----- THE DATA -----

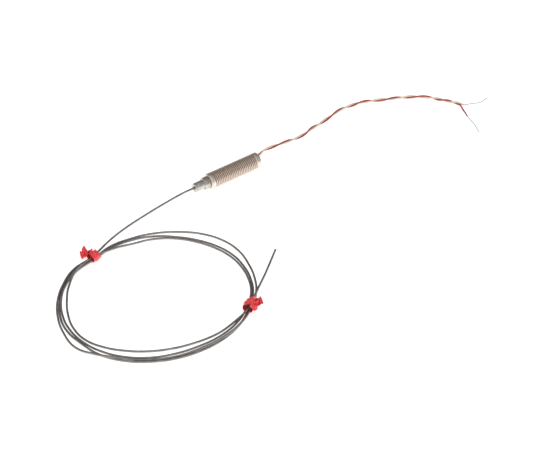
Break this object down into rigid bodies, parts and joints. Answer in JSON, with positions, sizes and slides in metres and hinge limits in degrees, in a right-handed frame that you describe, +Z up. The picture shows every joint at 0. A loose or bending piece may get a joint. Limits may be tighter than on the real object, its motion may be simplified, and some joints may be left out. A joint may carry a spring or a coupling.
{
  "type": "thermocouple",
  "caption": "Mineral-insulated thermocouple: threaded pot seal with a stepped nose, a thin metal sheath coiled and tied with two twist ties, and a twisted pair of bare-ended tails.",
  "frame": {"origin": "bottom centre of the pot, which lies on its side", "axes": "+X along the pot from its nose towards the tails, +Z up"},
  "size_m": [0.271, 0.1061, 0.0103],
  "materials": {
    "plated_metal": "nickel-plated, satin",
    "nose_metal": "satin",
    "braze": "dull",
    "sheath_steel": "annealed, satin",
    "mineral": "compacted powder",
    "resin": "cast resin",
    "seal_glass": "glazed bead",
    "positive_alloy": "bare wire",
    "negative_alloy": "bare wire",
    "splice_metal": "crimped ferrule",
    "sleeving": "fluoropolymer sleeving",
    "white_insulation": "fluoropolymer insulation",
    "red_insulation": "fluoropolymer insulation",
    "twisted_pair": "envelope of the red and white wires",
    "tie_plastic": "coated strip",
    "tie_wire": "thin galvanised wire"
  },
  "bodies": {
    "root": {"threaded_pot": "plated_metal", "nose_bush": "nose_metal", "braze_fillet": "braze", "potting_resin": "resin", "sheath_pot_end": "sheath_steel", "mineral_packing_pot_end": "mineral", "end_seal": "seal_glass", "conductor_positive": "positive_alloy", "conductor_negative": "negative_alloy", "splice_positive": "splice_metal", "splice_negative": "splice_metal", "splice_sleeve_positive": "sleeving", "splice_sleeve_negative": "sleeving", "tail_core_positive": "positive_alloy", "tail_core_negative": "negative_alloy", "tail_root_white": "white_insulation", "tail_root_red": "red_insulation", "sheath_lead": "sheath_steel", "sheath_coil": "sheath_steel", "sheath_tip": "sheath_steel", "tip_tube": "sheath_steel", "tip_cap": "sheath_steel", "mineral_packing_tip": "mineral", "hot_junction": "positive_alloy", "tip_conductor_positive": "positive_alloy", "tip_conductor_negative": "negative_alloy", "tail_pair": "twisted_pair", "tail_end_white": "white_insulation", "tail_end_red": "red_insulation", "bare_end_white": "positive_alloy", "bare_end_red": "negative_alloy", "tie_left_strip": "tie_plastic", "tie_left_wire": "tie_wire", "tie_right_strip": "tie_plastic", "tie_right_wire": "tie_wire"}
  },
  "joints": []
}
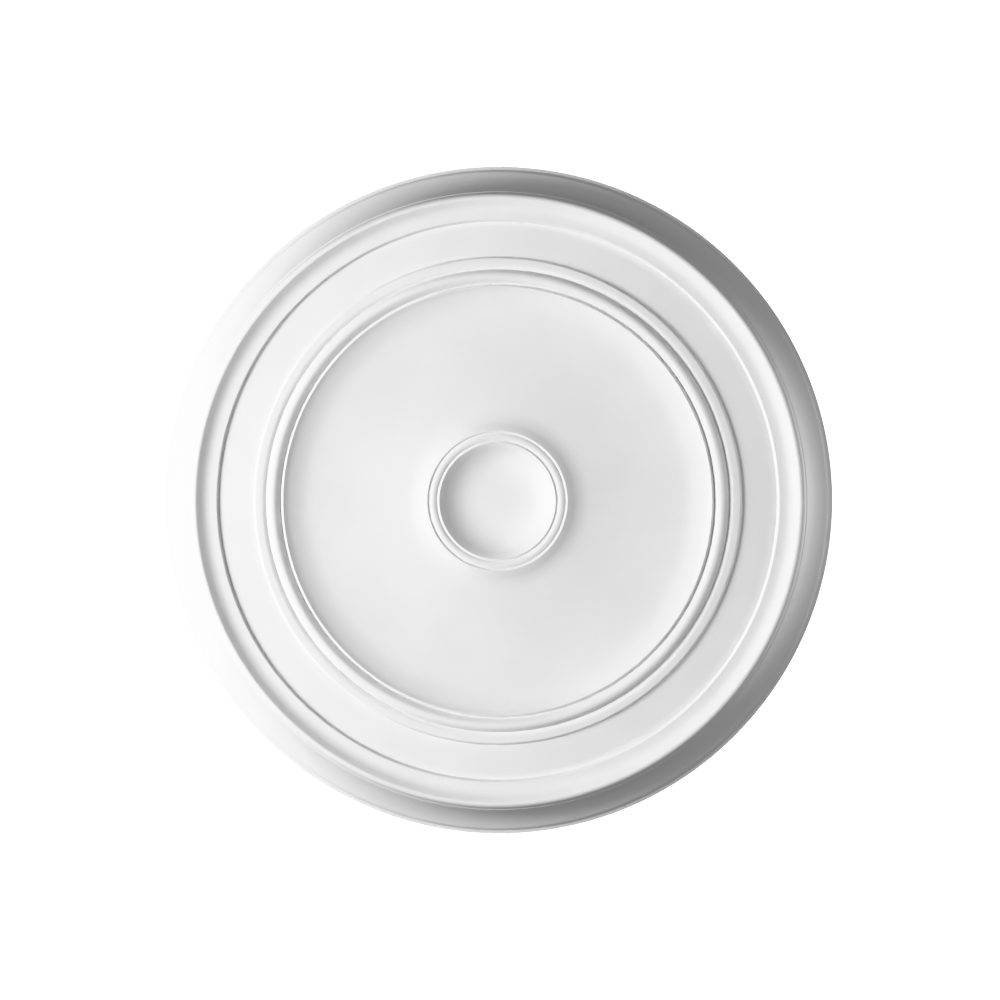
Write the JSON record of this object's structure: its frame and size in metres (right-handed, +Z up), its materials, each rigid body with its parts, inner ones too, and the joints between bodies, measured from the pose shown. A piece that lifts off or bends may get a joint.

-----

__PROMPT__
Recite the full listing above exactly.

__RESPONSE TO THIS TASK__
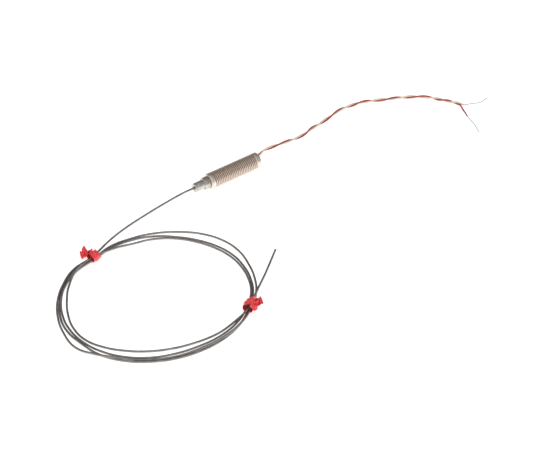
Break this object down into rigid bodies, parts and joints. Answer in JSON, with positions, sizes and slides in metres and hinge limits in degrees, in a right-handed frame that you describe, +Z up. The picture shows every joint at 0. A loose or bending piece may get a joint. Limits may be tighter than on the real object, its motion may be simplified, and some joints may be left out. A joint may carry a spring or a coupling.
{
  "type": "thermocouple",
  "caption": "Mineral-insulated thermocouple: threaded pot seal with a stepped nose, a thin metal sheath coiled and tied with two twist ties, and a twisted pair of bare-ended tails.",
  "frame": {"origin": "bottom centre of the pot, which lies on its side", "axes": "+X along the pot from its nose towards the tails, +Z up"},
  "size_m": [0.271, 0.1061, 0.0103],
  "materials": {
    "plated_metal": "nickel-plated, satin",
    "nose_metal": "satin",
    "braze": "dull",
    "sheath_steel": "annealed, satin",
    "mineral": "compacted powder",
    "resin": "cast resin",
    "seal_glass": "glazed bead",
    "positive_alloy": "bare wire",
    "negative_alloy": "bare wire",
    "splice_metal": "crimped ferrule",
    "sleeving": "fluoropolymer sleeving",
    "white_insulation": "fluoropolymer insulation",
    "red_insulation": "fluoropolymer insulation",
    "twisted_pair": "envelope of the red and white wires",
    "tie_plastic": "coated strip",
    "tie_wire": "thin galvanised wire"
  },
  "bodies": {
    "root": {"threaded_pot": "plated_metal", "nose_bush": "nose_metal", "braze_fillet": "braze", "potting_resin": "resin", "sheath_pot_end": "sheath_steel", "mineral_packing_pot_end": "mineral", "end_seal": "seal_glass", "conductor_positive": "positive_alloy", "conductor_negative": "negative_alloy", "splice_positive": "splice_metal", "splice_negative": "splice_metal", "splice_sleeve_positive": "sleeving", "splice_sleeve_negative": "sleeving", "tail_core_positive": "positive_alloy", "tail_core_negative": "negative_alloy", "tail_root_white": "white_insulation", "tail_root_red": "red_insulation", "sheath_lead": "sheath_steel", "sheath_coil": "sheath_steel", "sheath_tip": "sheath_steel", "tip_tube": "sheath_steel", "tip_cap": "sheath_steel", "mineral_packing_tip": "mineral", "hot_junction": "positive_alloy", "tip_conductor_positive": "positive_alloy", "tip_conductor_negative": "negative_alloy", "tail_pair": "twisted_pair", "tail_end_white": "white_insulation", "tail_end_red": "red_insulation", "bare_end_white": "positive_alloy", "bare_end_red": "negative_alloy", "tie_left_strip": "tie_plastic", "tie_left_wire": "tie_wire", "tie_right_strip": "tie_plastic", "tie_right_wire": "tie_wire"}
  },
  "joints": []
}
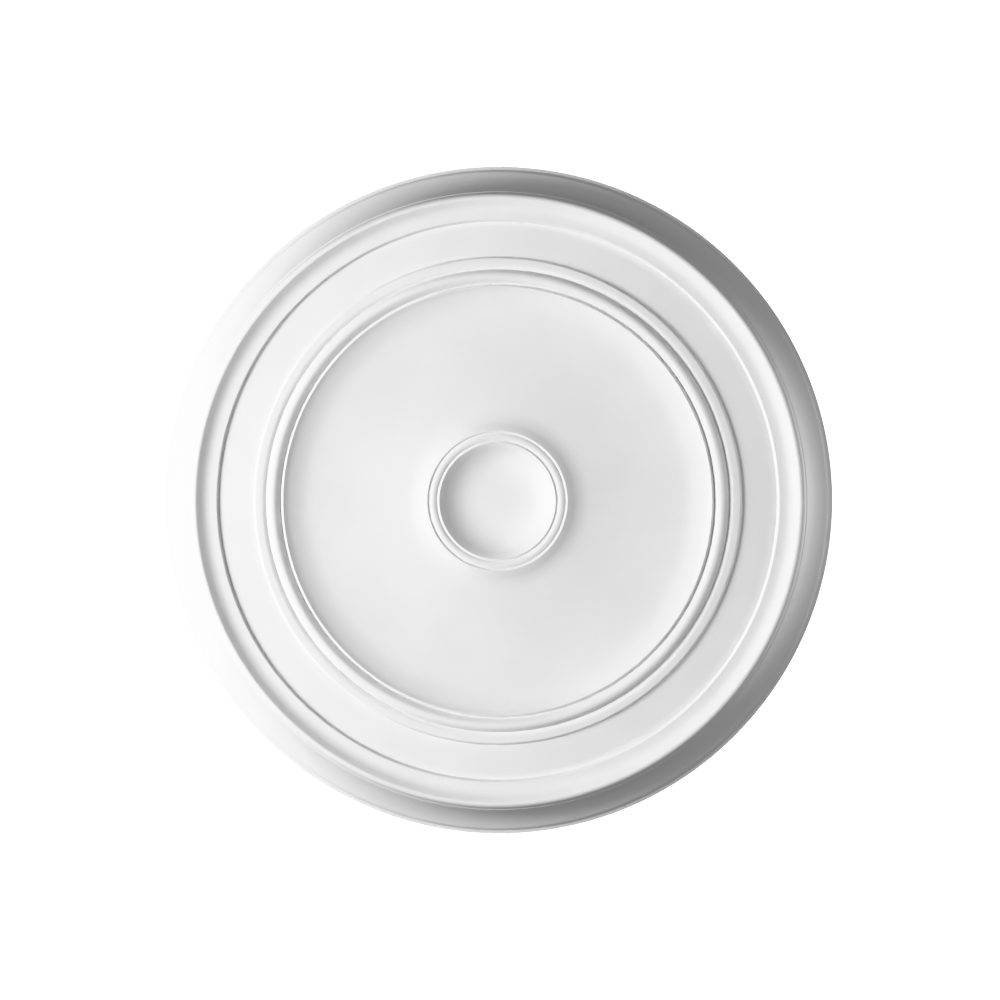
Write the JSON record of this object's structure: its frame and size in metres (right-handed, +Z up), its materials, each rigid body with its parts, inner ones too, and the joints between bodies, measured from the pose shown. A piece that lifts off or bends may get a joint.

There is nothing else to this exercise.